* DATA LINES *
——
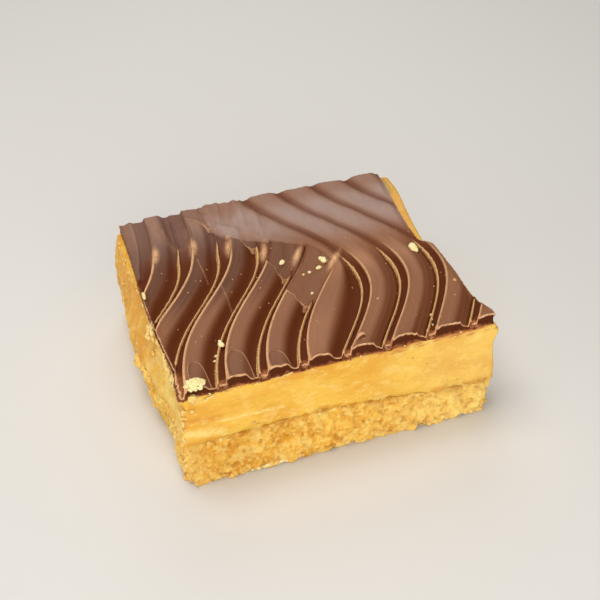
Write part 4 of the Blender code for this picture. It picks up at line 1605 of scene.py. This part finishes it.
@dataclass
class CaramelFlakes:
    """Flakes and lumps of caramel that the knife dragged up to the chocolate's lower edge."""

    seed: int = 21
    count: int = 12
    bits_in_lump: int = 9
    highest: float = 23.6
    finish: CaramelFinish = CaramelFinish(gold=linear(253, 212, 120), deep=linear(248, 194, 94),
                                          pale=linear(255, 224, 146), glow=0.08)

    FRONT: tuple[tuple[float, float, float, float, float], ...] = (  # x, z, length, height, slope
        (-28.0, 21.9, 1.9, 0.50, 0.35), (-24.4, 22.3, 0.5, 0.35, 0.0), (-18.3, 22.5, 1.1, 0.45, 0.1),
        (-13.9, 22.6, 1.2, 0.35, 0.1), (-12.5, 22.8, 1.5, 0.40, 0.25), (-11.3, 23.1, 0.7, 0.40, 0.3),
        (-6.2, 21.8, 1.2, 0.35, 0.1), (-3.2, 17.0, 1.4, 0.35, -0.2), (-5.0, 17.9, 0.9, 0.30, 0.0),
        (1.5, 22.4, 0.5, 0.30, 0.0), (10.4, 21.5, 0.6, 0.30, 0.1), (24.0, 22.0, 0.8, 0.30, 0.1),
    )
    LUMPS: tuple[tuple[float, float, float, float], ...] = (  # x, y, z, radius
        (-33.6, -17.2, 22.4, 0.90), (-33.7, -18.6, 21.8, 0.95), (-33.9, -19.8, 21.0, 0.80),
        (-33.7, -21.0, 21.9, 0.80), (-33.7, -22.2, 21.0, 0.95), (-33.7, -23.4, 20.2, 0.75),
        (-33.6, -26.3, 21.9, 0.50), (-34.0, -7.0, 23.1, 1.15), (-34.3, -8.6, 23.0, 0.90),
        (-34.4, -6.0, 21.9, 1.05), (-34.9, -6.6, 20.4, 0.80), (-35.0, -4.6, 19.2, 0.60),
        (-34.4, -9.9, 22.0, 0.60), (-33.9, -28.6, 17.5, 0.55), (-33.8, -29.4, 14.0, 0.60),
        (-34.2, -27.6, 12.4, 0.55), (-33.6, -30.4, 19.2, 0.50), (-33.7, -30.2, 16.0, 0.55),
        (-33.9, -30.6, 12.2, 0.60),
    )

    def build(self) -> bpy.types.Object:
        """Place the flakes and lumps that show, and scatter small flakes along the front and the left cut."""
        draw = random.Random(self.seed)
        bits = []
        for x, z, long, high, slope in self.FRONT:
            for step in (-0.35, 0.0, 0.35):
                place_x, place_z = x + step * long, z + step * long * slope + draw.uniform(-0.1, 0.1)
                y = CUTS.spread(place_x, -CUTS.depth / 2, place_z).y - 0.10
                bits.append(Bit(place_x, y, place_z, (0.26 * long, 0.16, high * draw.uniform(0.3, 0.55))))
        for x, y, z, radius in self.LUMPS:
            for number in range(self.bits_in_lump):
                shift = Vector([draw.uniform(-0.8, 0.8) * radius for _ in range(3)])
                size = radius * draw.uniform(0.45, 0.80)
                long, short = size * draw.uniform(0.8, 1.15), size * draw.uniform(0.45, 0.75)
                half = (0.45 * size, long, short) if number % 2 else (0.45 * size, short, long)
                z_place = min(z + shift.z, self.highest - half[2])
                bits.append(Bit(x + 0.2 + 0.3 * shift.x, y + shift.y, z_place, half))
        for _ in range(self.count):
            x = draw.uniform(-33.0, 33.0)
            z = CUTS.caramel_top + draw.uniform(-0.35, 0.2)
            y = CUTS.spread(x, -CUTS.depth / 2, z).y - 0.08
            bits.append(Bit(x, y, z, (draw.uniform(0.12, 0.4), 0.14, draw.uniform(0.08, 0.2))))
        for _ in range(2 * self.count):
            y = draw.uniform(-30.0, 28.0)
            z = CUTS.caramel_top + draw.uniform(-0.8, 0.2)
            x = CUTS.spread(-CUTS.width / 2, y, z).x - 0.05
            bits.append(Bit(x, y, z, (0.16, draw.uniform(0.15, 0.5), draw.uniform(0.12, 0.3))))
        return LooseBits("caramel_flakes", Slot.CARAMEL, self.finish.material(), 0.75).build(bits)


@dataclass
class SideCrumbs:
    """Golden crumbs of the base, stuck to the cuts: mostly the left one, the caramel's line and the foot."""

    base: BiscuitBase
    seed: int = 33
    on_left: int = 200
    on_line: int = 130
    on_corner: int = 70
    on_foot: int = 260
    left_low_share: float = 0.6
    left_low: Span = (2.0, 12.0)
    left_high: Span = (8.0, 22.5)
    finish: BiscuitFinish = BiscuitFinish(gold=linear(246, 198, 98), pale=linear(255, 222, 138), glow=0.0)

    def on_wall(self, share: float, z: float) -> tuple[Vector, Vector]:
        """Return a place on the slice's wall and the direction out of it."""
        x, y, out, _ = CUTS.perimeter(share, self.base.corner)
        if z < CUTS.biscuit_top(x):
            return self.base.solid_place(x, y, z), out
        return CUTS.spread(x, y, z), out

    def build(self) -> bpy.types.Object:
        """Scatter the crumbs, and put one larger crumb at the top of the front left corner."""
        draw = random.Random(self.seed)
        round_all = 2.0 * (CUTS.width + CUTS.depth)
        left_from = (2.0 * CUTS.width + CUTS.depth) / round_all
        places = []
        for _ in range(self.on_left):
            share = 1.0 - (1.0 - left_from) * draw.random() ** 1.5
            span = self.left_low if draw.random() < self.left_low_share else self.left_high
            places.append((share, draw.uniform(*span)))
        for _ in range(self.on_line):
            share = draw.random()
            x = CUTS.perimeter(share, self.base.corner)[0]
            places.append((share, CUTS.biscuit_top(x) + draw.gauss(0.0, 0.8)))
        for _ in range(self.on_corner):
            places.append((draw.gauss(0.0, 0.003) % 1.0, draw.uniform(0.5, 21.0)))
        for _ in range(self.on_foot):
            places.append((draw.random(), draw.uniform(0.3, 1.3)))
        bits = [Bit(-31.3 + 0.1 * turn, -31.1, 22.9 + 0.1 * turn, (0.85, 0.75, 0.85))
                for turn in (-1.0, 0.0, 1.0)]
        for share, z in places:
            spot, out = self.on_wall(share, z)
            size = draw.uniform(0.12, 0.28) + 0.3 * draw.random() ** 3
            spot += out * 0.15 * size
            along = size * draw.uniform(0.8, 1.4)
            wide, deep = (along, size * 0.7) if abs(out.y) > 0.7 else (size * 0.7, along)
            half = (wide, deep, size * draw.uniform(0.6, 1.0))
            bits.append(Bit(spot.x, spot.y, max(spot.z, 1.1 * size), half))
        return LooseBits("side_crumbs", Slot.BISCUIT, self.finish.material("side_crumb"), 0.7).build(bits)


@dataclass
class ChocolateSpecks:
    """Specks and a curled shaving of chocolate on the lobes, and two specks on the front of the caramel."""

    chocolate: CombedChocolate
    seed: int = 5
    count: int = 70
    curl_middle: tuple[float, float, float] = (4.6, -27.8, 25.1)
    curl_radius: float = 1.1
    curl_wide: float = 0.85
    curl_thick: float = 0.16
    curl_cuts: int = 14

    NUBS: tuple[tuple[float, float, float], ...] = (  # x, y, size
        (30.4, -17.0, 0.45), (29.6, -14.2, 0.20), (-24.4, -24.6, 0.16), (-4.0, -21.0, 0.22),
        (12.4, -17.4, 0.2), (30.5, -17.2, 0.34), (12.6, -17.3, 0.28), (9.5, -10.4, 0.20),
    )
    ON_FRONT: tuple[tuple[float, float], ...] = ((14.9, 19.0), (18.1, 16.6))  # x, z

    def specks(self) -> list[Bit]:
        """Place the few larger nubs that show, scatter tiny specks, and put the two on the front."""
        draw = random.Random(self.seed)
        spots = list(self.NUBS)
        for _ in range(self.count):
            spots.append((draw.uniform(-31.0, 31.0), draw.uniform(-29.0, 8.0), draw.uniform(0.09, 0.19)))
        bits = []
        for x, y, size in spots:
            line = self.chocolate.row(y)
            z = min(line, key=lambda spot: abs(spot.x - x)).z
            bits.append(Bit(x, y, z + 0.1 * size, (size, size * draw.uniform(0.8, 1.6), size * 0.7)))
        for x, z in self.ON_FRONT:
            bits.append(Bit(x, CUTS.spread(x, -CUTS.depth / 2, z).y - 0.08, z, (0.24, 0.18, 0.14)))
        return bits

    def build(self) -> bpy.types.Object:
        """Build the specks and the shaving as one piece."""
        # A lighter chocolate for the specks and the curl; on the curl it is partly a painted highlight.
        look = ChocolateFinish(flat=linear(204, 150, 120), deep=linear(190, 132, 102)).material()
        piece = LooseBits("chocolate_specks", Slot.CHOCOLATE, look, 0.3, 1)
        return piece.build(self.specks(), self.curl)

    def curl(self, bm: bmesh.types.BMesh) -> None:
        """Add the curled shaving to a mesh: a thin strip bent into an arch over the seam's groove."""
        others = len(bm.verts)
        made = bmesh.ops.create_cube(bm, size=1.0)["verts"]
        edges = {edge for vert in made for edge in vert.link_edges
                 if abs((edge.verts[0].co - edge.verts[1].co).x) > 0.5}
        bmesh.ops.subdivide_edges(bm, edges=list(edges), cuts=self.curl_cuts)
        middle = Vector(self.curl_middle)
        bm.verts.ensure_lookup_table()
        for vert in bm.verts[others:]:
            turn = math.pi * (1.15 * vert.co.x + 0.5)
            radius = self.curl_radius + self.curl_thick * vert.co.z
            side = self.curl_wide * vert.co.y * (1.0 - 0.5 * abs(vert.co.x))
            level, up = math.cos(turn), math.sin(turn)
            vert.co = middle + Vector((-radius * level, side - 0.35 * level, radius * up))


@dataclass
class Studio:
    """A pale floor, soft light from above and behind, two weaker fills, and the photograph's camera."""

    camera_place: Vector = field(default_factory=lambda: Vector((-57.144, -178.244, 159.362)))
    camera_turn: tuple[float, float, float] = (52.6013, 1.1289, -19.1375)
    lens: float = 63.05
    shift_y: float = -1.0 / 600.0

    def light(self, name: str, place: tuple[float, float, float], size: float, power: float,
              tint: Colour) -> None:
        """Hang a square soft light that points at the slice.

        Args:
            name: The light's name.
            place: Where it hangs, in millimetres.
            size: The length of its side, in millimetres.
            power: Its power in watts.
            tint: Its colour.
        """
        data = bpy.data.lights.new(name, "AREA")
        data.size = size * MM
        data.energy = power
        data.color = tint
        lamp = bpy.data.objects.new(name, data)
        lamp.location = Vector(place) * MM
        lamp.rotation_euler = (Vector((0.0, 0.0, 12.0)) - Vector(place)).to_track_quat("-Z", "Y").to_euler()
        bpy.context.scene.collection.objects.link(lamp)

    def build(self) -> None:
        """Set up the floor, the lights, the surroundings and the camera."""
        scene = bpy.context.scene
        recipe = Recipe("floor")
        mottle = recipe.speckle((0.004, 0.004, 0.004), 2.0)
        tone = recipe.blend(mottle, linear(214, 212, 208), linear(222, 220, 216))
        bm = bmesh.new()
        bmesh.ops.create_grid(bm, x_segments=8, y_segments=8, size=1.6)
        mesh = bpy.data.meshes.new("floor")
        bm.to_mesh(mesh)
        bm.free()
        mesh.materials.append(recipe.dress({"Base Color": tone, "Roughness": 0.7}))
        floor = bpy.data.objects.new("floor", mesh)
        scene.collection.objects.link(floor)
        self.light("window_light", (150.0, 470.0, 400.0), 380.0, 0.8, (1.0, 0.97, 0.94))
        self.light("top_light", (-120.0, 60.0, 520.0), 300.0, 1.7, (1.0, 0.98, 0.95))
        self.light("front_fill", (-60.0, -460.0, 170.0), 420.0, 1.85, (1.0, 0.98, 0.95))
        self.light("left_fill", (-500.0, -90.0, 120.0), 300.0, 0.43, (1.0, 0.97, 0.93))
        world = bpy.data.worlds.new("surroundings")
        world.use_nodes = True
        world.node_tree.nodes["Background"].inputs["Color"].default_value = (1.0, 0.98, 0.95, 1.0)
        world.node_tree.nodes["Background"].inputs["Strength"].default_value = 0.20
        scene.world = world
        scene.view_settings.view_transform = "Standard"
        data = bpy.data.cameras.new("camera")
        data.sensor_width = 36.0
        data.lens = self.lens
        data.shift_y = self.shift_y
        data.clip_start, data.clip_end = 0.01, 10.0
        camera = bpy.data.objects.new("camera", data)
        camera.location = self.camera_place * MM
        camera.rotation_euler = [math.radians(angle) for angle in self.camera_turn]
        scene.collection.objects.link(camera)
        scene.camera = camera


def main() -> None:
    """Build the slice layer by layer, then its loose bits and the studio."""
    logging.basicConfig(level=logging.INFO, format="%(name)s: %(message)s")
    Studio().build()
    chocolate = CombedChocolate()
    base = BiscuitBase()
    base.build()
    SetCaramel().build()
    chocolate.build()
    Crumbs(chocolate).build()
    SideCrumbs(base).build()
    CaramelFlakes().build()
    ChocolateSpecks(chocolate).build()


if __name__ == "__main__":
    main()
——
* GIVEN INSTRUCTION *
The lines from the top of the data above down to the line containing "and lumps of" are to be copied exactly; no other line should appear.

* FINAL RESULT *
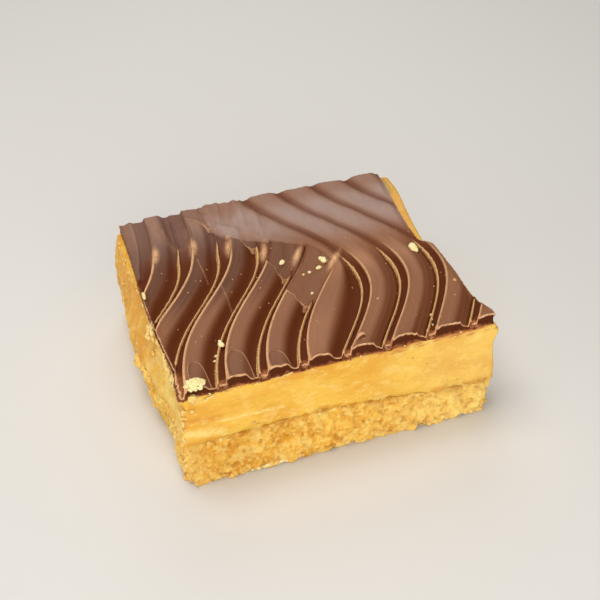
Write part 4 of the Blender code for this picture. It picks up at line 1605 of scene.py. This part finishes it.
@dataclass
class CaramelFlakes:
    """Flakes and lumps of caramel that the knife dragged up to the chocolate's lower edge."""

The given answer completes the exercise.